We will take now the special hospitals in detail.
Cancer Hospitals.—The justification for efficient cancer hospitals must be found in the circumstance that most scientific men of experience believe that, if adequate resources were placed at the disposal of the medical profession, the origin of cancer might be discovered, and so the human race would be freed from one of the most awful diseases which affect humanity. Pending such a discovery the experience of the cancer department connected with the Middlesex Hospital in London proves to demonstration that the provision of adequate and special accommodation for the exclusive treatment of cases of cancer is not only desirable but necessary on humanitarian grounds alone.
Hospitals for Consumption.—For many years it was held that this group of hospitals was not a necessity, and the patients were treated in the ordinary medical wards of the general hospitals. Since the contagious character of tuberculosis became known, and improved methods of treatment have been developed, every one agrees that this type of special hospital is desirable, though it is believed by the more advanced school of scientists that before long it may be happily rendered obsolete owing to the discovery of methods of treatment which will stay the disease at its commencement and restore the patient to health.

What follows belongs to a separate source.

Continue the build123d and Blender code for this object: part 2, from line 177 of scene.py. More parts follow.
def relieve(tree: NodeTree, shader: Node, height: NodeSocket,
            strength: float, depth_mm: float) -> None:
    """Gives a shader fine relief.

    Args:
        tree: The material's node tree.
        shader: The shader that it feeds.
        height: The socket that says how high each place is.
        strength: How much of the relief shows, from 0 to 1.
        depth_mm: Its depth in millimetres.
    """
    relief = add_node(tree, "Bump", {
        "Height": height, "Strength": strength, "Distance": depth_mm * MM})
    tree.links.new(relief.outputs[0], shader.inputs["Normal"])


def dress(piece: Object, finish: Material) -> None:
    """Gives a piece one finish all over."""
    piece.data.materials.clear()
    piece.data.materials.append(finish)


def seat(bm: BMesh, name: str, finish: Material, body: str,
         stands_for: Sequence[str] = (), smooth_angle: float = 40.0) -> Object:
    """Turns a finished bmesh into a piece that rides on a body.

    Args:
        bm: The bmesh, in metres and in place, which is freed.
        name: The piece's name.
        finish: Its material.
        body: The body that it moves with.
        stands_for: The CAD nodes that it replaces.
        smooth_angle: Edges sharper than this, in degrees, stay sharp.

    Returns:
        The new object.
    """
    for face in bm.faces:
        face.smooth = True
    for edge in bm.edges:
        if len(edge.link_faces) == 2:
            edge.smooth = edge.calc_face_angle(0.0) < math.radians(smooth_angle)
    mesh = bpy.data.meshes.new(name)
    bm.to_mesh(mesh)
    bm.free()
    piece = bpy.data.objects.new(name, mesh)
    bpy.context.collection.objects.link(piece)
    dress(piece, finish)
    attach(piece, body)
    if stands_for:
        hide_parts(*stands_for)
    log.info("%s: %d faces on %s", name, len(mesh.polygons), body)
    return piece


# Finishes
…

Children’s Hospitals.—These hospitals were very much opposed at the outset. There can be no doubt that the children’s ward or wards in a big voluntary hospital is a most valuable asset to the managers, so long as the children are treated in separate wards. There is no reason of course why a hospital should confine its work to the treatment of children, exclusively. Still this special hospital is popular with the public; it has led to many discoveries and developments in the treatment of children’s diseases; on the whole the administration of these establishments has been good; and we believe they will continue to flourish, however many children’s wards may be provided in general hospitals. Children’s hospitals with country branches for the treatment of chronic ailments, such as hip disease, are a valuable addition to the relief of suffering in cities.